» **Task to carry out**
Using the data below, repeat all of it precisely.

• • • •

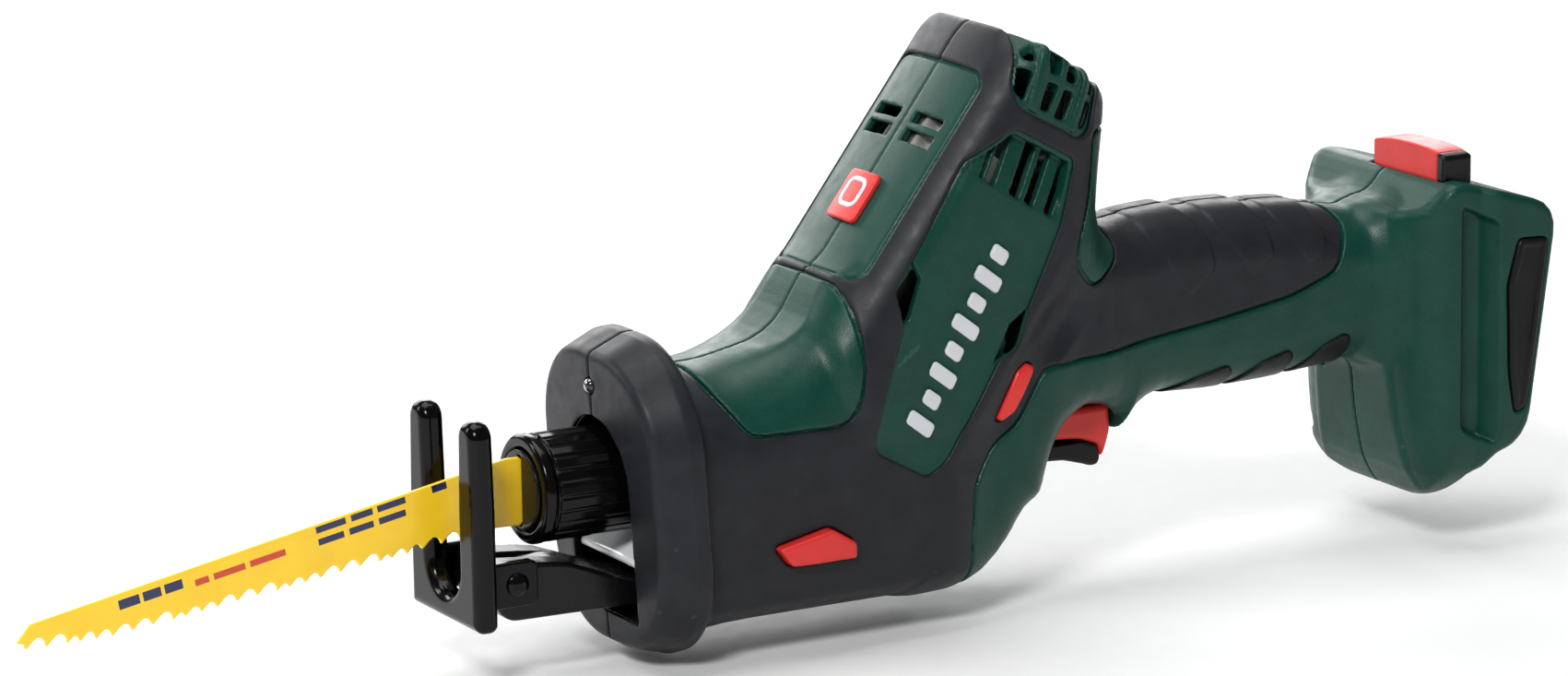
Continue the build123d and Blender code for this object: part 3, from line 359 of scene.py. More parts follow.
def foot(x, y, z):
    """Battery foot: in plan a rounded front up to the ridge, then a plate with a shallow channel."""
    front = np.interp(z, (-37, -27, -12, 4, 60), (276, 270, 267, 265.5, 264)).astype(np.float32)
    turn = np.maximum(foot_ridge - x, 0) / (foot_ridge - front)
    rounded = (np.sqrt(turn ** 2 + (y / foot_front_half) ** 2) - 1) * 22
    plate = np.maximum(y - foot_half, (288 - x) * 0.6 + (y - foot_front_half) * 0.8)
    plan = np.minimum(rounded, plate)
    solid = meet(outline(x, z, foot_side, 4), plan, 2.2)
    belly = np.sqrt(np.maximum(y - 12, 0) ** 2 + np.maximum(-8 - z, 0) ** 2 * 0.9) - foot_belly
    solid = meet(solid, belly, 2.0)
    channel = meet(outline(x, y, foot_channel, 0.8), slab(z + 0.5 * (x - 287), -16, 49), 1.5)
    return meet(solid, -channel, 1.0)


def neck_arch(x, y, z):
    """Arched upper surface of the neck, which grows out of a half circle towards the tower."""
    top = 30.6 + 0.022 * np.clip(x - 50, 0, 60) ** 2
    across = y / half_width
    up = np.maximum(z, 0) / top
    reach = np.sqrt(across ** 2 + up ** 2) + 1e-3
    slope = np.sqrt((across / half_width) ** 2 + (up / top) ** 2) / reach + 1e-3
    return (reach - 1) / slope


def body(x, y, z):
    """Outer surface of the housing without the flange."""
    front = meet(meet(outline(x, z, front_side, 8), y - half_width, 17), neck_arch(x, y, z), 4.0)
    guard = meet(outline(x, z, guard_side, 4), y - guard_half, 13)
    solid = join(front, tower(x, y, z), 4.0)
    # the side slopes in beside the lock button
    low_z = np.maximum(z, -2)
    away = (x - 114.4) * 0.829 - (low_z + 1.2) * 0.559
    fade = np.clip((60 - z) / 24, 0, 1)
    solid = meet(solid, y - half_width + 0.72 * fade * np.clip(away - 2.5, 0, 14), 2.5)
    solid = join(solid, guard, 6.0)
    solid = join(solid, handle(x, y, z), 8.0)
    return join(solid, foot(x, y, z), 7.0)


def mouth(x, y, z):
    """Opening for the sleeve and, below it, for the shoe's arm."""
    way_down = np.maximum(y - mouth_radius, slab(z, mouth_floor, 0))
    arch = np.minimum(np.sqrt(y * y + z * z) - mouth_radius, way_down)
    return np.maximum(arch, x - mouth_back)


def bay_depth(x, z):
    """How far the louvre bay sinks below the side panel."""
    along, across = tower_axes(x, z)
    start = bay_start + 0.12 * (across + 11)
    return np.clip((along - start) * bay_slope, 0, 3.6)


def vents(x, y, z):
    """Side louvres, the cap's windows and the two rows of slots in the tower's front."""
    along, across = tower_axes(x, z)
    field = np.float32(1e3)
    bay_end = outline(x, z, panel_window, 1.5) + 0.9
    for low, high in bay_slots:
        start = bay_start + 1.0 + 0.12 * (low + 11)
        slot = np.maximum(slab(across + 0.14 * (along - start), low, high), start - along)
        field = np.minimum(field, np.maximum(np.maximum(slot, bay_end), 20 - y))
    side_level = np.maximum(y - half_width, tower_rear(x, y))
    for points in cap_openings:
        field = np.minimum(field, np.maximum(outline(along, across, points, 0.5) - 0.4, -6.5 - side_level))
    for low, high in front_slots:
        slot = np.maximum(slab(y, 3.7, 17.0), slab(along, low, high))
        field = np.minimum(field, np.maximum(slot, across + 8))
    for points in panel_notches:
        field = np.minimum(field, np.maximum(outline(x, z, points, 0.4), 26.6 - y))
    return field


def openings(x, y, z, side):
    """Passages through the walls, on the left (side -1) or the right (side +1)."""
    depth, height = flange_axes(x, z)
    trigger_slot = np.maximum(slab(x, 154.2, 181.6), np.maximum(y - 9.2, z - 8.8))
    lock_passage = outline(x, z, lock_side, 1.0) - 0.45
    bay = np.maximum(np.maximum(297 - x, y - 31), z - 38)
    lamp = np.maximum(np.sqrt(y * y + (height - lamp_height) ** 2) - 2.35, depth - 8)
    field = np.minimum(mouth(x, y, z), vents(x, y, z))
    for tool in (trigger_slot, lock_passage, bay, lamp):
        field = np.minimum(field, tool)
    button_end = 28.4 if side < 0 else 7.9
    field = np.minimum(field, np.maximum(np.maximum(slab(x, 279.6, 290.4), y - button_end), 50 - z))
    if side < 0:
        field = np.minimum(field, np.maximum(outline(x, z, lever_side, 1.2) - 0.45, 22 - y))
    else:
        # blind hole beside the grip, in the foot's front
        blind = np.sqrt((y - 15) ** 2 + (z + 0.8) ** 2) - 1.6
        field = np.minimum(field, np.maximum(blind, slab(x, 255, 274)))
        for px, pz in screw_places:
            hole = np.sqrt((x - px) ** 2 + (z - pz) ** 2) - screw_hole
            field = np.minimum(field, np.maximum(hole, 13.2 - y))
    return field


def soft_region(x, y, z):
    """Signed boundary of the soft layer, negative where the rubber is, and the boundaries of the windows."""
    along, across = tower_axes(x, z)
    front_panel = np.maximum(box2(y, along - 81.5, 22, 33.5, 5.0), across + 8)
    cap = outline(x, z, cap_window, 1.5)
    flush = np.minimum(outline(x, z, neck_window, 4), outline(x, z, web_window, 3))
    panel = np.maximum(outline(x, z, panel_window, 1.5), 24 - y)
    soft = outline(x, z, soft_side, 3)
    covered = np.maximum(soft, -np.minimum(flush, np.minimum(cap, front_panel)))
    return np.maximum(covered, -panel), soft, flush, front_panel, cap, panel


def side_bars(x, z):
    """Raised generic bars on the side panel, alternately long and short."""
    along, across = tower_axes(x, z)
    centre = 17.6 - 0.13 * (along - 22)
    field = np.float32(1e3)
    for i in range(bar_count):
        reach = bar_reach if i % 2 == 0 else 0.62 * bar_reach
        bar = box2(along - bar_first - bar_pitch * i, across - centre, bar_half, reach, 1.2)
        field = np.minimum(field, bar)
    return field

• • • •

» **Task response**
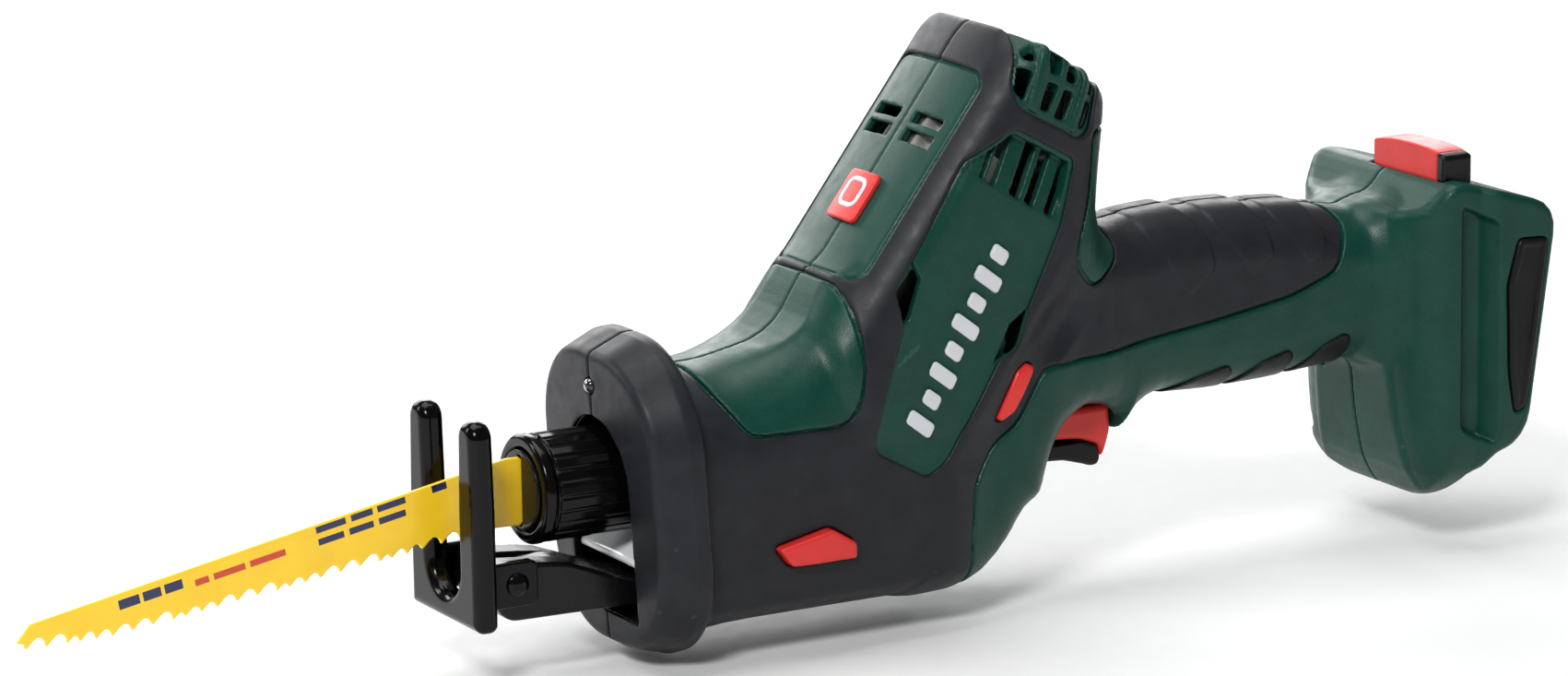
Continue the build123d and Blender code for this object: part 3, from line 359 of scene.py. More parts follow.
def foot(x, y, z):
    """Battery foot: in plan a rounded front up to the ridge, then a plate with a shallow channel."""
    front = np.interp(z, (-37, -27, -12, 4, 60), (276, 270, 267, 265.5, 264)).astype(np.float32)
    turn = np.maximum(foot_ridge - x, 0) / (foot_ridge - front)
    rounded = (np.sqrt(turn ** 2 + (y / foot_front_half) ** 2) - 1) * 22
    plate = np.maximum(y - foot_half, (288 - x) * 0.6 + (y - foot_front_half) * 0.8)
    plan = np.minimum(rounded, plate)
    solid = meet(outline(x, z, foot_side, 4), plan, 2.2)
    belly = np.sqrt(np.maximum(y - 12, 0) ** 2 + np.maximum(-8 - z, 0) ** 2 * 0.9) - foot_belly
    solid = meet(solid, belly, 2.0)
    channel = meet(outline(x, y, foot_channel, 0.8), slab(z + 0.5 * (x - 287), -16, 49), 1.5)
    return meet(solid, -channel, 1.0)


def neck_arch(x, y, z):
    """Arched upper surface of the neck, which grows out of a half circle towards the tower."""
    top = 30.6 + 0.022 * np.clip(x - 50, 0, 60) ** 2
    across = y / half_width
    up = np.maximum(z, 0) / top
    reach = np.sqrt(across ** 2 + up ** 2) + 1e-3
    slope = np.sqrt((across / half_width) ** 2 + (up / top) ** 2) / reach + 1e-3
    return (reach - 1) / slope


def body(x, y, z):
    """Outer surface of the housing without the flange."""
    front = meet(meet(outline(x, z, front_side, 8), y - half_width, 17), neck_arch(x, y, z), 4.0)
    guard = meet(outline(x, z, guard_side, 4), y - guard_half, 13)
    solid = join(front, tower(x, y, z), 4.0)
    # the side slopes in beside the lock button
    low_z = np.maximum(z, -2)
    away = (x - 114.4) * 0.829 - (low_z + 1.2) * 0.559
    fade = np.clip((60 - z) / 24, 0, 1)
    solid = meet(solid, y - half_width + 0.72 * fade * np.clip(away - 2.5, 0, 14), 2.5)
    solid = join(solid, guard, 6.0)
    solid = join(solid, handle(x, y, z), 8.0)
    return join(solid, foot(x, y, z), 7.0)


def mouth(x, y, z):
    """Opening for the sleeve and, below it, for the shoe's arm."""
    way_down = np.maximum(y - mouth_radius, slab(z, mouth_floor, 0))
    arch = np.minimum(np.sqrt(y * y + z * z) - mouth_radius, way_down)
    return np.maximum(arch, x - mouth_back)


def bay_depth(x, z):
    """How far the louvre bay sinks below the side panel."""
    along, across = tower_axes(x, z)
    start = bay_start + 0.12 * (across + 11)
    return np.clip((along - start) * bay_slope, 0, 3.6)


def vents(x, y, z):
    """Side louvres, the cap's windows and the two rows of slots in the tower's front."""
    along, across = tower_axes(x, z)
    field = np.float32(1e3)
    bay_end = outline(x, z, panel_window, 1.5) + 0.9
    for low, high in bay_slots:
        start = bay_start + 1.0 + 0.12 * (low + 11)
        slot = np.maximum(slab(across + 0.14 * (along - start), low, high), start - along)
        field = np.minimum(field, np.maximum(np.maximum(slot, bay_end), 20 - y))
    side_level = np.maximum(y - half_width, tower_rear(x, y))
    for points in cap_openings:
        field = np.minimum(field, np.maximum(outline(along, across, points, 0.5) - 0.4, -6.5 - side_level))
    for low, high in front_slots:
        slot = np.maximum(slab(y, 3.7, 17.0), slab(along, low, high))
        field = np.minimum(field, np.maximum(slot, across + 8))
    for points in panel_notches:
        field = np.minimum(field, np.maximum(outline(x, z, points, 0.4), 26.6 - y))
    return field


def openings(x, y, z, side):
    """Passages through the walls, on the left (side -1) or the right (side +1)."""
    depth, height = flange_axes(x, z)
    trigger_slot = np.maximum(slab(x, 154.2, 181.6), np.maximum(y - 9.2, z - 8.8))
    lock_passage = outline(x, z, lock_side, 1.0) - 0.45
    bay = np.maximum(np.maximum(297 - x, y - 31), z - 38)
    lamp = np.maximum(np.sqrt(y * y + (height - lamp_height) ** 2) - 2.35, depth - 8)
    field = np.minimum(mouth(x, y, z), vents(x, y, z))
    for tool in (trigger_slot, lock_passage, bay, lamp):
        field = np.minimum(field, tool)
    button_end = 28.4 if side < 0 else 7.9
    field = np.minimum(field, np.maximum(np.maximum(slab(x, 279.6, 290.4), y - button_end), 50 - z))
    if side < 0:
        field = np.minimum(field, np.maximum(outline(x, z, lever_side, 1.2) - 0.45, 22 - y))
    else:
        # blind hole beside the grip, in the foot's front
        blind = np.sqrt((y - 15) ** 2 + (z + 0.8) ** 2) - 1.6
        field = np.minimum(field, np.maximum(blind, slab(x, 255, 274)))
        for px, pz in screw_places:
            hole = np.sqrt((x - px) ** 2 + (z - pz) ** 2) - screw_hole
            field = np.minimum(field, np.maximum(hole, 13.2 - y))
    return field


def soft_region(x, y, z):
    """Signed boundary of the soft layer, negative where the rubber is, and the boundaries of the windows."""
    along, across = tower_axes(x, z)
    front_panel = np.maximum(box2(y, along - 81.5, 22, 33.5, 5.0), across + 8)
    cap = outline(x, z, cap_window, 1.5)
    flush = np.minimum(outline(x, z, neck_window, 4), outline(x, z, web_window, 3))
    panel = np.maximum(outline(x, z, panel_window, 1.5), 24 - y)
    soft = outline(x, z, soft_side, 3)
    covered = np.maximum(soft, -np.minimum(flush, np.minimum(cap, front_panel)))
    return np.maximum(covered, -panel), soft, flush, front_panel, cap, panel


def side_bars(x, z):
    """Raised generic bars on the side panel, alternately long and short."""
    along, across = tower_axes(x, z)
    centre = 17.6 - 0.13 * (along - 22)
    field = np.float32(1e3)
    for i in range(bar_count):
        reach = bar_reach if i % 2 == 0 else 0.62 * bar_reach
        bar = box2(along - bar_first - bar_pitch * i, across - centre, bar_half, reach, 1.2)
        field = np.minimum(field, bar)
    return field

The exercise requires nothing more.